**Written task:** Output all the material that follows, exactly as given.

**Data lines:**
>> START
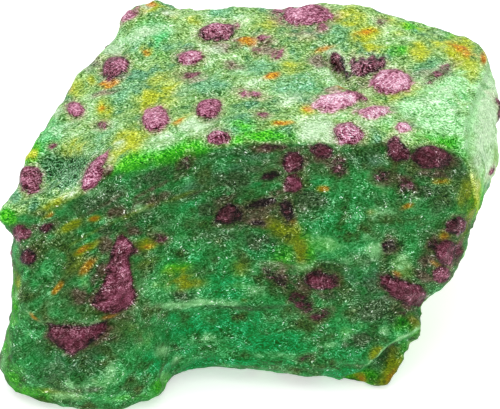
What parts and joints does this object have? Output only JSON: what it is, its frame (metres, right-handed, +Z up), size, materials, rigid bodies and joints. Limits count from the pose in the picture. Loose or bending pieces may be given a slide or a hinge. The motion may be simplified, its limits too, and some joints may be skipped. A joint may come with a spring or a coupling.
{
  "type": "raw ruby in fuchsite",
  "caption": "Palm-sized raw block of green mica rock crowded with purple-red crystals, flat underneath, with a rounded foot at the front left.",
  "frame": {"origin": "centre of the block's footprint box, on the surface it rests on", "axes": "+X along the longest extent, to the right seen from the front, +Y from the front face to the back, +Z up"},
  "size_m": [0.0792, 0.06, 0.0429],
  "materials": {
    "stone": "satin, with a fine mica sparkle"
  },
  "bodies": {
    "root": {"stone": "stone"}
  },
  "joints": []
}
>> END
**Solved problem:**
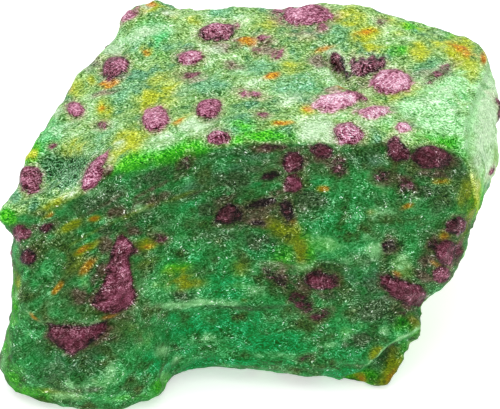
What parts and joints does this object have? Output only JSON: what it is, its frame (metres, right-handed, +Z up), size, materials, rigid bodies and joints. Limits count from the pose in the picture. Loose or bending pieces may be given a slide or a hinge. The motion may be simplified, its limits too, and some joints may be skipped. A joint may come with a spring or a coupling.
{
  "type": "raw ruby in fuchsite",
  "caption": "Palm-sized raw block of green mica rock crowded with purple-red crystals, flat underneath, with a rounded foot at the front left.",
  "frame": {"origin": "centre of the block's footprint box, on the surface it rests on", "axes": "+X along the longest extent, to the right seen from the front, +Y from the front face to the back, +Z up"},
  "size_m": [0.0792, 0.06, 0.0429],
  "materials": {
    "stone": "satin, with a fine mica sparkle"
  },
  "bodies": {
    "root": {"stone": "stone"}
  },
  "joints": []
}